We start the June Monthly Commentary with a quick review of the numbers for the financial year just ended, but will move quickly on to looking forward to the two issues that are exerting the most influence on financial markets. The first of which is the likely behaviour of the central bank in the United States as they seek to normalise monetary policy, and the second is a discussion centred on the Chinese Financial System.

The index returnsfor the financial year ranged from very strong to relatively weak depending on where we look, starting at home we know the banks had a very strong year with the Financials (excluding property trusts) sector adding 31%. However, the mining sector had a tougher time of it declining by 9.3% led down by the Materials sector (-10.2%), compared with the Energy sector which was moderately positive (+5.1%). Japan benefited from anticipation of the successful implementation of Prime Minister Abe’s proposed reforms and added 52% for the financial year, and other developed markets also posted good if less spectacular annual gains, including the United States (+17.9%), Germany (+24%) and France (17.0%). In Asia the Shanghai Composite was off 11.1% and South Korea’s main Sharemarket index closed essentially unchanged for the year.

Before moving on we should pause to note that very often, particularly over short time periods, there can be a detachment between share market performance and the underlying strength of a country’s economy. One of the main reasons we forecast over a ten year period is that the further out we look the more important are fundamentals like income and growth in earnings. Over time periods of as short as a year the impact of sentiment can be dominant and is incredibly difficult to forecast accurately, however its influence diminishes and hence the reliability of forecasts improve over longer periods.
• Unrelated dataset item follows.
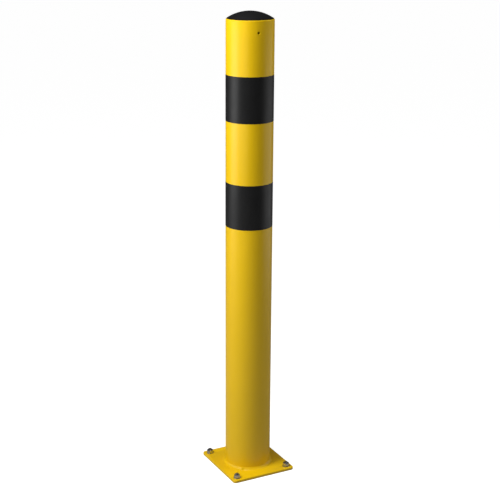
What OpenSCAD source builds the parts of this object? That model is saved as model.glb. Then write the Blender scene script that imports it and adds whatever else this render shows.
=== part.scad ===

For the benefit primarily of our newer readers, providing some context to recent developments is an important starting point to the discussion on monetary policy in the United States. We are talking here of the policy implemented by central banks with regard to interest rates, as opposed to fiscal policy which is administered by government and concerns polices that determine taxation and expenditure. Lower interest rates, meaning cheaper money, stimulates an economy by reducing borrowing costs for investment – ideally in building the productive capacity of an economy and to satisfy increasing demand for goods and services. Alternatively, when an economy is thought to be expanding too rapidly, that is, in an unsustainable fashion, increasing the cost of funds by raising interest rates takes money out of the economy and slows economic activity.

The circumstances that lead eventually to the Global Financial Crisis (GFC) are many and varied, but are due at least in part to consumption that was fuelled by increases in borrowing, in many cases predicated on rising home values. When property prices actually started to fall it triggered defaults by many borrowers which were not isolated to the banks that issued the loans. A process known as securitisation saw banks bundle up loans and sell them as conservative investment products to investors including pension funds and municipal authorities, with the blessing of the major ratings agencies. Removing the direct link from the issuing bank to the borrower saw a diminution of credit assessment standards, with growth in loan issuance trumping what should have been prudent loan underwriting criteria. A good summation of this activity can be found in the acronym NINJA Loans – which referred to loans that were made to borrowers with No Income, No Job or Assets.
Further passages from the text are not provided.